** Prompt **
Look at the entries below and reproduce them exactly.

-------------------------

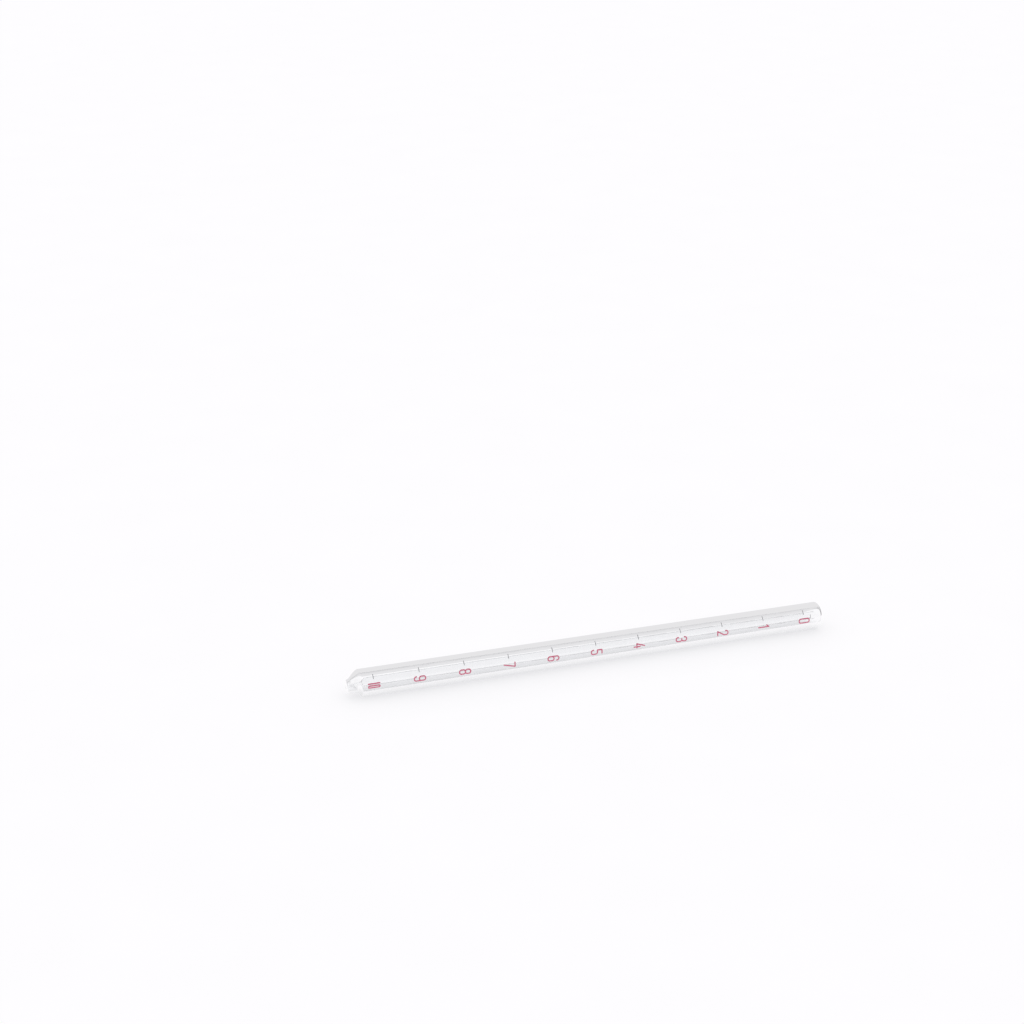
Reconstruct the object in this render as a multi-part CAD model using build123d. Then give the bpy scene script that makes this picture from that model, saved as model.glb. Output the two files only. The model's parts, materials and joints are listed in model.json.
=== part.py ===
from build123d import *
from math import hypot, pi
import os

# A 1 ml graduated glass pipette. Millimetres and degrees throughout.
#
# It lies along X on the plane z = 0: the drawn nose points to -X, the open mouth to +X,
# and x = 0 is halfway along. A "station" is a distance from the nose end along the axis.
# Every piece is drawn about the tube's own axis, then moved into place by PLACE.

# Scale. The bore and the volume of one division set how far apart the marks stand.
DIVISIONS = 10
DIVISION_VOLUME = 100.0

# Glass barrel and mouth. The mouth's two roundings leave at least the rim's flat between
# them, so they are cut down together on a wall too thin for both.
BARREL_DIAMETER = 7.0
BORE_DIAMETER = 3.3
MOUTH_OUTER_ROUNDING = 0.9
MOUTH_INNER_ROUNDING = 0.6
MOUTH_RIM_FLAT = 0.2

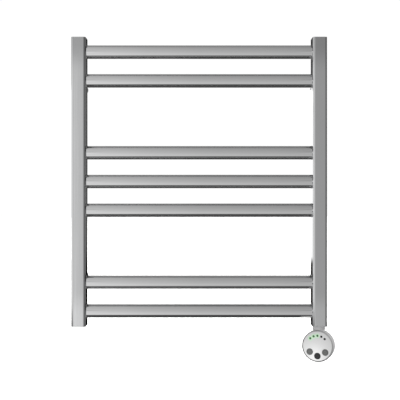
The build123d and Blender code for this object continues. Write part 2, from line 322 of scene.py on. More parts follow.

-------------------------

** Complete answer **
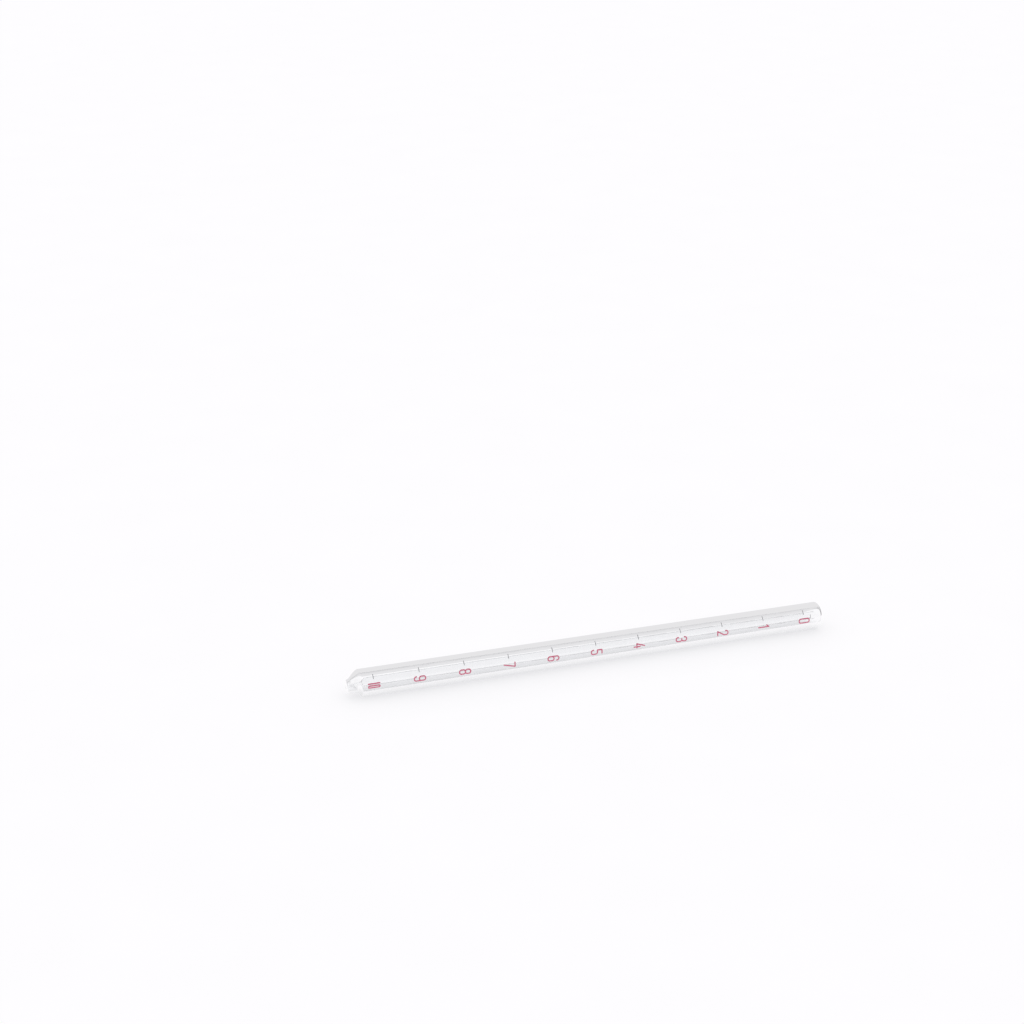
Reconstruct the object in this render as a multi-part CAD model using build123d. Then give the bpy scene script that makes this picture from that model, saved as model.glb. Output the two files only. The model's parts, materials and joints are listed in model.json.
=== part.py ===
from build123d import *
from math import hypot, pi
import os

# A 1 ml graduated glass pipette. Millimetres and degrees throughout.
#
# It lies along X on the plane z = 0: the drawn nose points to -X, the open mouth to +X,
# and x = 0 is halfway along. A "station" is a distance from the nose end along the axis.
# Every piece is drawn about the tube's own axis, then moved into place by PLACE.

# Scale. The bore and the volume of one division set how far apart the marks stand.
DIVISIONS = 10
DIVISION_VOLUME = 100.0

# Glass barrel and mouth. The mouth's two roundings leave at least the rim's flat between
# them, so they are cut down together on a wall too thin for both.
BARREL_DIAMETER = 7.0
BORE_DIAMETER = 3.3
MOUTH_OUTER_ROUNDING = 0.9
MOUTH_INNER_ROUNDING = 0.6
MOUTH_RIM_FLAT = 0.2

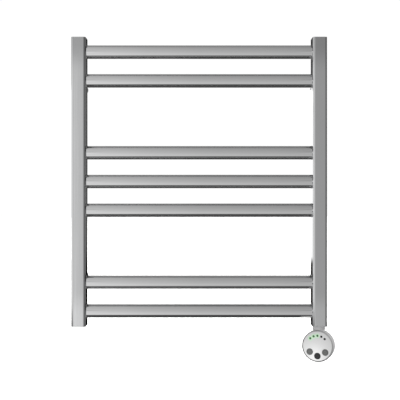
The build123d and Blender code for this object continues. Write part 2, from line 322 of scene.py on. More parts follow.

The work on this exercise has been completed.